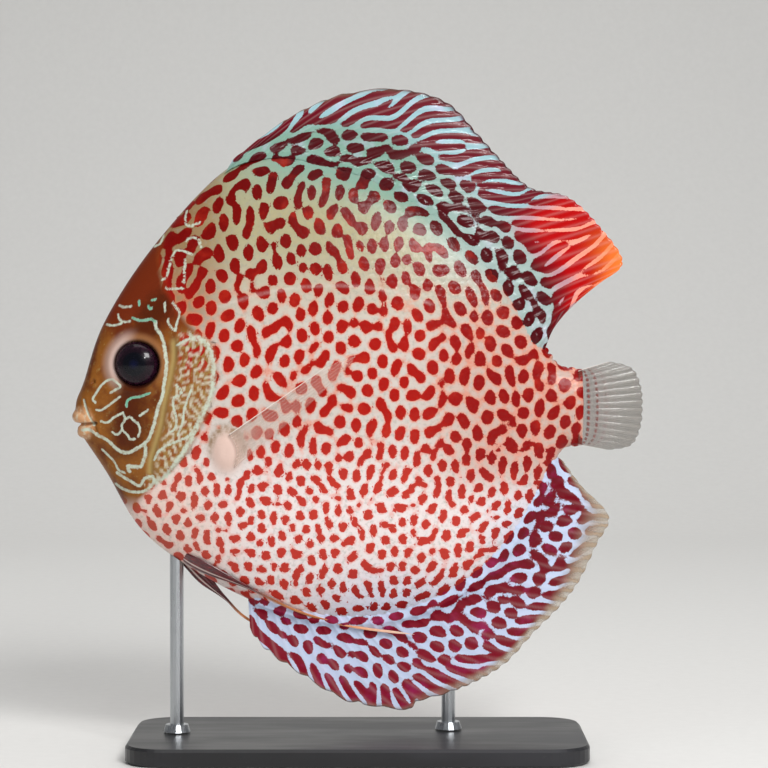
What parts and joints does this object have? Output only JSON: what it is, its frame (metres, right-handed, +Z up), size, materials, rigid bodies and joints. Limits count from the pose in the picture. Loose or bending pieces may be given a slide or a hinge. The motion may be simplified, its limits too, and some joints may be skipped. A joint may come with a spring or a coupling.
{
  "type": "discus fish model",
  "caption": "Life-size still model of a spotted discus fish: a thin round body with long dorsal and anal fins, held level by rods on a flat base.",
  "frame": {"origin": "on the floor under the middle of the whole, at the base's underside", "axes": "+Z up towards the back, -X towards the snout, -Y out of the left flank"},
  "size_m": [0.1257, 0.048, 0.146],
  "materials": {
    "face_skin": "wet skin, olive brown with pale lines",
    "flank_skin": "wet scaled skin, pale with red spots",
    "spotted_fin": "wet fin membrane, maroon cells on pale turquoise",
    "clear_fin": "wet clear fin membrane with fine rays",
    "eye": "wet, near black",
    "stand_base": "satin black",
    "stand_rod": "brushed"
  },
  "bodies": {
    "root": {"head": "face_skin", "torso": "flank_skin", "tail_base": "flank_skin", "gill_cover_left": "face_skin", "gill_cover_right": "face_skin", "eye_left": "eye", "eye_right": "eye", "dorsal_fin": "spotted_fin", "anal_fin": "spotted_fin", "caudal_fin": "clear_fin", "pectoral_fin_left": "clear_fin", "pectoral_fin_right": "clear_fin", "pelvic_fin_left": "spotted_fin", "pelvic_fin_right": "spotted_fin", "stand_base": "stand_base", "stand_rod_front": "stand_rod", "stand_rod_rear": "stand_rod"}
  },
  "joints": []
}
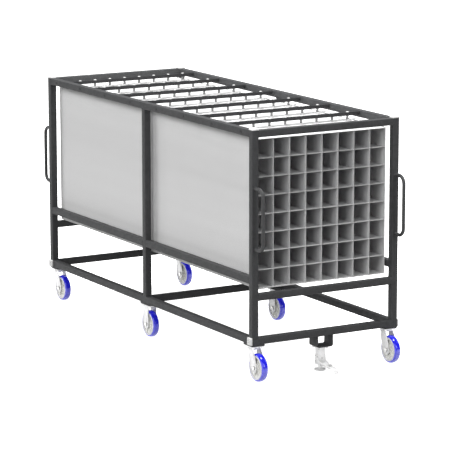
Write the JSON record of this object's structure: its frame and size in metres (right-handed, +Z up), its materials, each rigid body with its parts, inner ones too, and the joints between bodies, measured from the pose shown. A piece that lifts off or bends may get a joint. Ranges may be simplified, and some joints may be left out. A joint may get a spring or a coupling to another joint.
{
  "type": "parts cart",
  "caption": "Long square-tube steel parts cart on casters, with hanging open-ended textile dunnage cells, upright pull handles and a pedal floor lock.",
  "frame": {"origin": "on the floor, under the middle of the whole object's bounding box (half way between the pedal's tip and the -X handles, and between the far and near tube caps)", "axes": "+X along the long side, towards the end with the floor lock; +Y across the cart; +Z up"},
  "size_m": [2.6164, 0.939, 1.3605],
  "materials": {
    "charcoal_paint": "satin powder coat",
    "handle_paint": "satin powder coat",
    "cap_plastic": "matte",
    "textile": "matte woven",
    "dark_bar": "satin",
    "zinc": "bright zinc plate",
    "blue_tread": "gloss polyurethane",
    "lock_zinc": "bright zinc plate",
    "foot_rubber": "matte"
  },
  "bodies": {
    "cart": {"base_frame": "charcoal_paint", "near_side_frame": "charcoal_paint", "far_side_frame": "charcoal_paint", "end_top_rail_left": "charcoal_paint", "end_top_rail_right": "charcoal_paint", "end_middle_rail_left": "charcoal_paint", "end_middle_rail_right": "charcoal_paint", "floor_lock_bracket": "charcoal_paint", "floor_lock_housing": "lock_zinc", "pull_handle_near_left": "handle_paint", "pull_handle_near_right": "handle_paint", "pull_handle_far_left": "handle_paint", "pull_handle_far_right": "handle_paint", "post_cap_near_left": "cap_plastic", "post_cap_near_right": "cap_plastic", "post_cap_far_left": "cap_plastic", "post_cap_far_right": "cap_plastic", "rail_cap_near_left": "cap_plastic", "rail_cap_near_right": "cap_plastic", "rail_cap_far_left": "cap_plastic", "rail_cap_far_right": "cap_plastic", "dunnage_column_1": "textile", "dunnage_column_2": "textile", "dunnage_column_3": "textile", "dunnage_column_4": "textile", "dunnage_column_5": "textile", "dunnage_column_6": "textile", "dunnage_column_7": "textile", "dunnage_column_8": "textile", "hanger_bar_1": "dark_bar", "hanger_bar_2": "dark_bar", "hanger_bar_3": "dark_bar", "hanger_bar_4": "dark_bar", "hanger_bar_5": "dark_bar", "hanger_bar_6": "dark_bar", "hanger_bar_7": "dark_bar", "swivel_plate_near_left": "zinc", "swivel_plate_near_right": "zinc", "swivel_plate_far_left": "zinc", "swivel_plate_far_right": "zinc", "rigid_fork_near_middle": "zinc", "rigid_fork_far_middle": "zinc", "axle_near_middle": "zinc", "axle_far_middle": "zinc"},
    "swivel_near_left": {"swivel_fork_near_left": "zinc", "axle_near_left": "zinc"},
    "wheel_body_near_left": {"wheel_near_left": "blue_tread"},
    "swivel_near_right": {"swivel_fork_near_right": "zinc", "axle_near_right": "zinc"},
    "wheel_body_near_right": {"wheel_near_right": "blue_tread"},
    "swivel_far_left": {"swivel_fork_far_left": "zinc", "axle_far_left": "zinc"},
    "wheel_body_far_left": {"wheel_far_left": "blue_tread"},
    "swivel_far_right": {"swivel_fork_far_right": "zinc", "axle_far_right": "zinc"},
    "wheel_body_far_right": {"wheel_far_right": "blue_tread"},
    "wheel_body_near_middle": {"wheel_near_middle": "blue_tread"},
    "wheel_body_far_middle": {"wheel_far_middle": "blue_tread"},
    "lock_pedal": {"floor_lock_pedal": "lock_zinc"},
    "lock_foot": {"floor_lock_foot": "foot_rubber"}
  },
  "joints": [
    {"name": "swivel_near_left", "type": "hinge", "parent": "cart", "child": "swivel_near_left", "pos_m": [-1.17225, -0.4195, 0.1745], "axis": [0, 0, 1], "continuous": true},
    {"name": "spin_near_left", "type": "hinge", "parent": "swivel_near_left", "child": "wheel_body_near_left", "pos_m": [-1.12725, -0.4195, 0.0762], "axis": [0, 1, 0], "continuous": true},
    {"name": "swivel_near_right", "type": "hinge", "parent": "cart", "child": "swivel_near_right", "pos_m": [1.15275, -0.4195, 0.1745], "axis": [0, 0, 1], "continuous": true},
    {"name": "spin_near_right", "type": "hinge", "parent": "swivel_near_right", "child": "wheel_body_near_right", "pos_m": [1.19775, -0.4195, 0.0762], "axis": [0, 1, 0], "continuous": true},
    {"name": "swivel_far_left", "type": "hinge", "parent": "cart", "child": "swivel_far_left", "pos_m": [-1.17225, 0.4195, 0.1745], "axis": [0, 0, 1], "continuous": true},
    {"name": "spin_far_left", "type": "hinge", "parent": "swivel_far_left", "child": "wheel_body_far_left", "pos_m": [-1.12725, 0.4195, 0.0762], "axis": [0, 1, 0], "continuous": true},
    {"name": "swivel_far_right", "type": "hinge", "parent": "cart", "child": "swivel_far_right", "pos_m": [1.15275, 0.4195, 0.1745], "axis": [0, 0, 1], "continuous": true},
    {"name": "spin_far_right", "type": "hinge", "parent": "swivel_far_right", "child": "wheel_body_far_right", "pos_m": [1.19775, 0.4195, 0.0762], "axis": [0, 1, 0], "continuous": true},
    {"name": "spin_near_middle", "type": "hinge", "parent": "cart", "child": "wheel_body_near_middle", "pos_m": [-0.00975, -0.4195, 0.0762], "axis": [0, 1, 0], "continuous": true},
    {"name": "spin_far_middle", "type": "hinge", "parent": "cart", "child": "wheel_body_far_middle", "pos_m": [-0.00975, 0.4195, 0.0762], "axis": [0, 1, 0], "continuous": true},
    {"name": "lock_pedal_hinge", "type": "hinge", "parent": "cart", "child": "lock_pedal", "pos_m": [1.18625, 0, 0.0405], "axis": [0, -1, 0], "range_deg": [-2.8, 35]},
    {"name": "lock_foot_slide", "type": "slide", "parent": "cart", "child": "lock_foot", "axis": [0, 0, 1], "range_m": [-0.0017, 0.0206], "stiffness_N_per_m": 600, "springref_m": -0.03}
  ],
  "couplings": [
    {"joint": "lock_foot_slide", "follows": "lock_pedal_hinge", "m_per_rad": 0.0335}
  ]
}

* * *

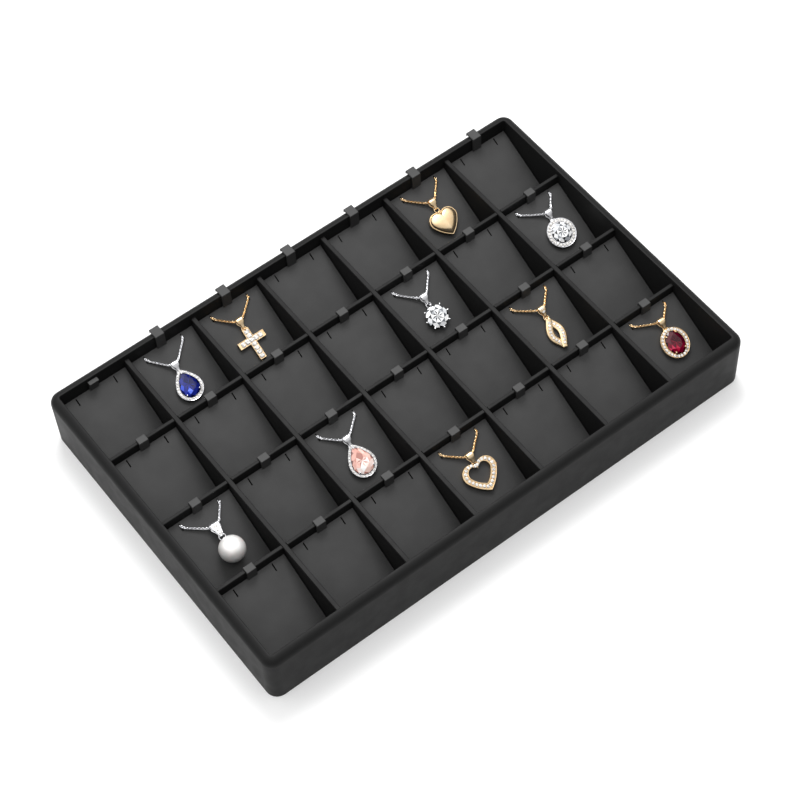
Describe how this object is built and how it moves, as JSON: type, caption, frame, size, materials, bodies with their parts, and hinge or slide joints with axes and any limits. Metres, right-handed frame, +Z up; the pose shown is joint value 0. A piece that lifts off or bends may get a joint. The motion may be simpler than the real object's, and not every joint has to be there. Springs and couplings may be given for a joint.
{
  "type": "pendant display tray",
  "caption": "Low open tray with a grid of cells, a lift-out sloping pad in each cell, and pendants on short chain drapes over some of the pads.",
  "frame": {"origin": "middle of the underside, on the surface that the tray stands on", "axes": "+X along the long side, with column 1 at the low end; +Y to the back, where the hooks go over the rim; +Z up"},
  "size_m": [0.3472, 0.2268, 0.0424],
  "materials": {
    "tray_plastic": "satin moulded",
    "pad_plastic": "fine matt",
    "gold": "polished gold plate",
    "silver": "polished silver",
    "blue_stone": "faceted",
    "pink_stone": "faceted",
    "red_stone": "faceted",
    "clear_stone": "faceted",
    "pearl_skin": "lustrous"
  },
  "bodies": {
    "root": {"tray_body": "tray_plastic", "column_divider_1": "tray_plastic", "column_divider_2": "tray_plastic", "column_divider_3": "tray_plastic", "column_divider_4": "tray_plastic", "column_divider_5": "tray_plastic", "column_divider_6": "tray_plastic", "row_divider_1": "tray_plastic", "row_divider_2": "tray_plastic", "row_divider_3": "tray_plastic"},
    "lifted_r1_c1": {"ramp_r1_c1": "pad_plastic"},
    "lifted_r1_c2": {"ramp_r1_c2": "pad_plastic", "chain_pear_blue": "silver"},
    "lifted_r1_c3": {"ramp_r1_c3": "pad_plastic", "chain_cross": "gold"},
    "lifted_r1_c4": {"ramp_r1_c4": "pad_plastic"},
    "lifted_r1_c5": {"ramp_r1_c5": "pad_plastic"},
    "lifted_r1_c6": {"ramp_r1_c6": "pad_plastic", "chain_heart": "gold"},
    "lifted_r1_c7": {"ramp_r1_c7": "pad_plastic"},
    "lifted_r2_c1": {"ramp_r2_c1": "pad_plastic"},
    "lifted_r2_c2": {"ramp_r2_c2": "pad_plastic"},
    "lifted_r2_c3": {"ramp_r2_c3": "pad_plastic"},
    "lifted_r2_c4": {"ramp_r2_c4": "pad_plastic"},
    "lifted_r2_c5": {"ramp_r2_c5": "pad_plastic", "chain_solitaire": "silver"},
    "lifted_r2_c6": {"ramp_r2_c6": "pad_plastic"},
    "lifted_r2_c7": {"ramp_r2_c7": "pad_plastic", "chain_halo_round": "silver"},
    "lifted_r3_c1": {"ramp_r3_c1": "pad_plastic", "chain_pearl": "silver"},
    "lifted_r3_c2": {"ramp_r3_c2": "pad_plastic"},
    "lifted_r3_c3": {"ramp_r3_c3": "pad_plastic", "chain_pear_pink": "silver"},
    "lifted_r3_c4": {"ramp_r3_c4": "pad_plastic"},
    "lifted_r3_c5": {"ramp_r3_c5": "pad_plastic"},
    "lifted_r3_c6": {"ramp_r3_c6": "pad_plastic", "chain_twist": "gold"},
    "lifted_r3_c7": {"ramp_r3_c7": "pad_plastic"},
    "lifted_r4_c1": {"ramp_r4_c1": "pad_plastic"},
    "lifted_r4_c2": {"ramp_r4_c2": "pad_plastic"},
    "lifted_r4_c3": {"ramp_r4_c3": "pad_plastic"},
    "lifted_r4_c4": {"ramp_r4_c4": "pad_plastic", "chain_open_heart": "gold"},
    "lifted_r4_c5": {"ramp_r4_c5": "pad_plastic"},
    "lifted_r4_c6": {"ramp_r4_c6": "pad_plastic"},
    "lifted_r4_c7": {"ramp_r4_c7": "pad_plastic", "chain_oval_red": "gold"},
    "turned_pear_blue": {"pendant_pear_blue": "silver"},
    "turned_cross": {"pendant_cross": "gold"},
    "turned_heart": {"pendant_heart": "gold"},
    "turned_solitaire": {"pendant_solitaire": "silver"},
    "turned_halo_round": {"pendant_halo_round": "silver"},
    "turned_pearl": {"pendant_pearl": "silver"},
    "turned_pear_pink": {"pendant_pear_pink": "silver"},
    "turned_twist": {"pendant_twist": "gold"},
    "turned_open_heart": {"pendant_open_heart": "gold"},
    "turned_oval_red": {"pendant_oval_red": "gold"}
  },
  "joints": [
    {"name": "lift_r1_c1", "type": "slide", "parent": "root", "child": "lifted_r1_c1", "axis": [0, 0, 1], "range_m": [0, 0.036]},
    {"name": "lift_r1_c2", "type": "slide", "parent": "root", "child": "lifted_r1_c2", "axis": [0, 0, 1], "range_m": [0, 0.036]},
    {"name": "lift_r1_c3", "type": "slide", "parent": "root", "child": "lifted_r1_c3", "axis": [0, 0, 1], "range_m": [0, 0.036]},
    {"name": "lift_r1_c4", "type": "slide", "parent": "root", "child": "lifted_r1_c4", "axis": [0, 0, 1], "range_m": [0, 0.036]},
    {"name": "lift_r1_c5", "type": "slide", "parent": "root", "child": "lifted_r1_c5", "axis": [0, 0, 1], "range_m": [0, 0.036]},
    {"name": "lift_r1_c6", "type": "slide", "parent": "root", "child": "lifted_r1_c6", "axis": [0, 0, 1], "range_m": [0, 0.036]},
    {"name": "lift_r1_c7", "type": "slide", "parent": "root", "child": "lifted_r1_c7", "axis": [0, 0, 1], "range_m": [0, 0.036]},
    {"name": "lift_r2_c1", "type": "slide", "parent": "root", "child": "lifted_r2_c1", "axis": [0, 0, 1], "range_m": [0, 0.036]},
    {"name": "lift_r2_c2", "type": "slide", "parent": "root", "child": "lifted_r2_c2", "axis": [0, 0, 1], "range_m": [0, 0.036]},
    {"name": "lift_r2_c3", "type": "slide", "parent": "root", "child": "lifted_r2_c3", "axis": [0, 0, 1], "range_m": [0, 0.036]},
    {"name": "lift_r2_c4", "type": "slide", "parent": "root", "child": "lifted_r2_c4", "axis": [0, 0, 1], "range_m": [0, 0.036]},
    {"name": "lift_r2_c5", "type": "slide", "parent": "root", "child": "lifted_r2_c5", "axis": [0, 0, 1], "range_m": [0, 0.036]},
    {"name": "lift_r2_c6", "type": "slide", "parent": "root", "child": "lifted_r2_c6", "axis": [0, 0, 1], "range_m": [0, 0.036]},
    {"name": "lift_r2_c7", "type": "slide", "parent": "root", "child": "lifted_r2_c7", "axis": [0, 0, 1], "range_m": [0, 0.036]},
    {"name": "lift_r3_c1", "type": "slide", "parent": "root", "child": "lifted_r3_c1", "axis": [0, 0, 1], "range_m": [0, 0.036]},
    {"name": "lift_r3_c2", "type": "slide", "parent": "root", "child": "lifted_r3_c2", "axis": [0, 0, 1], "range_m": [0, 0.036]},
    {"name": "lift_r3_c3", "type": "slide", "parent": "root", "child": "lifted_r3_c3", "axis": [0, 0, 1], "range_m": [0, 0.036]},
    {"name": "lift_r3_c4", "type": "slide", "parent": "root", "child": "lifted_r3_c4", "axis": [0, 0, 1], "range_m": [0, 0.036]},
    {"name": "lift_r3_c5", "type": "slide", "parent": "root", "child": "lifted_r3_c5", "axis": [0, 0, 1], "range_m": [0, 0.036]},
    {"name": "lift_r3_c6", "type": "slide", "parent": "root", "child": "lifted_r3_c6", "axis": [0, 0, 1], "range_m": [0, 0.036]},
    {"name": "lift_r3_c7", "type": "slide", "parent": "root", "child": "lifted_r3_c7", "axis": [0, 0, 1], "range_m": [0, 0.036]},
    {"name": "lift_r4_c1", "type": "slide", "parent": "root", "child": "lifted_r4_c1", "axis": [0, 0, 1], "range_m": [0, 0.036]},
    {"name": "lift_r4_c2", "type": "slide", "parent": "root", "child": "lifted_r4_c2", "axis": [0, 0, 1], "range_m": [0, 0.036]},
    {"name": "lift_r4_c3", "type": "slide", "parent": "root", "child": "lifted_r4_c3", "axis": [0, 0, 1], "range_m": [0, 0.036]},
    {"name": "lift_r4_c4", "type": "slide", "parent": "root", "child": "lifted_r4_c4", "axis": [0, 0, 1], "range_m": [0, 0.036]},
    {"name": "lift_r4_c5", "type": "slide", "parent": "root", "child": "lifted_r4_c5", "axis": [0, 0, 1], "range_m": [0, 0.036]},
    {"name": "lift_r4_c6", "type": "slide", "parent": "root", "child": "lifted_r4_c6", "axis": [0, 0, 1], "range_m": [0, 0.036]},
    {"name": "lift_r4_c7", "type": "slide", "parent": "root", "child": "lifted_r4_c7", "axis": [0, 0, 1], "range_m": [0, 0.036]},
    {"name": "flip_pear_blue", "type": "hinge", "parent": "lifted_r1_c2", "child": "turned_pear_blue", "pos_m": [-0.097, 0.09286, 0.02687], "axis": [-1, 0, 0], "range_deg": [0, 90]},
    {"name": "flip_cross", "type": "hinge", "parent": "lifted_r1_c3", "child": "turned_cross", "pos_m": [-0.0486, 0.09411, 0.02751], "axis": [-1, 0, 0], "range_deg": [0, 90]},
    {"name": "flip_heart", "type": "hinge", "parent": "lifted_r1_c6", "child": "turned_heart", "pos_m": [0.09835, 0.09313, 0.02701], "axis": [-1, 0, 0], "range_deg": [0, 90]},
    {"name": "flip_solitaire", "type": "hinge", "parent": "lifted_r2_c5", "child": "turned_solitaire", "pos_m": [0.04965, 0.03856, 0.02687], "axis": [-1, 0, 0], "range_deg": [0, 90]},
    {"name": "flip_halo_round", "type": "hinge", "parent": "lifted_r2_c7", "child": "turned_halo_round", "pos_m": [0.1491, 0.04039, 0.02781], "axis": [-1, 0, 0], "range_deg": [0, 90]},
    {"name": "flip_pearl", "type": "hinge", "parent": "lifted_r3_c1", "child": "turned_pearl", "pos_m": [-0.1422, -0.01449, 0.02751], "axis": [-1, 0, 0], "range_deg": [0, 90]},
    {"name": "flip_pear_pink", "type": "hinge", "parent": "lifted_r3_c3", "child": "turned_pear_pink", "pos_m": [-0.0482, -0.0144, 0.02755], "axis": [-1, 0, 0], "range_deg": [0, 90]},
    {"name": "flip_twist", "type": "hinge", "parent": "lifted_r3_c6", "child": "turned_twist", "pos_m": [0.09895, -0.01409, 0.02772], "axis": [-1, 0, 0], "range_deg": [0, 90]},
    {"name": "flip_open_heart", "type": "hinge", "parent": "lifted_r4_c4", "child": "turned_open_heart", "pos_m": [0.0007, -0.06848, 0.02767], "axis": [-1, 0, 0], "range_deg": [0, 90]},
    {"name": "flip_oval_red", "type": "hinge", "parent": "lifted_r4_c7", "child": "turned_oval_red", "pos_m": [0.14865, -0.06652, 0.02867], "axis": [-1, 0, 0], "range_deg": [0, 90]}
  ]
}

...

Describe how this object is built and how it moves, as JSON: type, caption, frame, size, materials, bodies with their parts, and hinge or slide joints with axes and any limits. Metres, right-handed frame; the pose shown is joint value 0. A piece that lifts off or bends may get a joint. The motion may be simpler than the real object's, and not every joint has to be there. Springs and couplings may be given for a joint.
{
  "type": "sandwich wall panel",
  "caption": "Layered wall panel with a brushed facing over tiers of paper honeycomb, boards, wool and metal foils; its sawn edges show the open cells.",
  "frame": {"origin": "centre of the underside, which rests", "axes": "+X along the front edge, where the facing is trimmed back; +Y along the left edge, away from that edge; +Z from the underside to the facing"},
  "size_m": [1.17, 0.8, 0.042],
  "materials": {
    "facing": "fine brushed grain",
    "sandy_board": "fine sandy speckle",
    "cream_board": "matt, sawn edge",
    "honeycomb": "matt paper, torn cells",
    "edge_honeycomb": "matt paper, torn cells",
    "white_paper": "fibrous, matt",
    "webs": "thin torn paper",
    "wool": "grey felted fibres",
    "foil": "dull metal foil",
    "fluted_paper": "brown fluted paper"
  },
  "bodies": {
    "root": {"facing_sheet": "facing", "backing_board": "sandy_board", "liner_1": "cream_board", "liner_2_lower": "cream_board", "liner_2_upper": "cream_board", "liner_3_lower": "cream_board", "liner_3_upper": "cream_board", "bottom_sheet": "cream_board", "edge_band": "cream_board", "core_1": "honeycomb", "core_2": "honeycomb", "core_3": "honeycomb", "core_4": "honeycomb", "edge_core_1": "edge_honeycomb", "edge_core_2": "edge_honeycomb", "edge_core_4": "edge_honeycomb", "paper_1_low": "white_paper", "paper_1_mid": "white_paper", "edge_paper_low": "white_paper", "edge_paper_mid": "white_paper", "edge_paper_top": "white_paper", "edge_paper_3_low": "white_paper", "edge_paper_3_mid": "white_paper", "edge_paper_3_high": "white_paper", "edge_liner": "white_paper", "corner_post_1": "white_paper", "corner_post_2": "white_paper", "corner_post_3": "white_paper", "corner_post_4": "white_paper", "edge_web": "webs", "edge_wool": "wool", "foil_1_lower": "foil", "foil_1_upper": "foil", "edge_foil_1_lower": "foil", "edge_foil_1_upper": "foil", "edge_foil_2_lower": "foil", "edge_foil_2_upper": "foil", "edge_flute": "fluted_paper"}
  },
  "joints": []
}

SET PROBLEM: Search the data above for the string "each" and return every line that has it.

RESPONSE TO THIS EXERCISE:
Write the JSON record of this object's structure: its frame and size in metres (right-handed, +Z up), its materials, each rigid body with its parts, inner ones too, and the joints between bodies, measured from the pose shown. A piece that lifts off or bends may get a joint. Ranges may be simplified, and some joints may be left out. A joint may get a spring or a coupling to another joint.
  "caption": "Low open tray with a grid of cells, a lift-out sloping pad in each cell, and pendants on short chain drapes over some of the pads.",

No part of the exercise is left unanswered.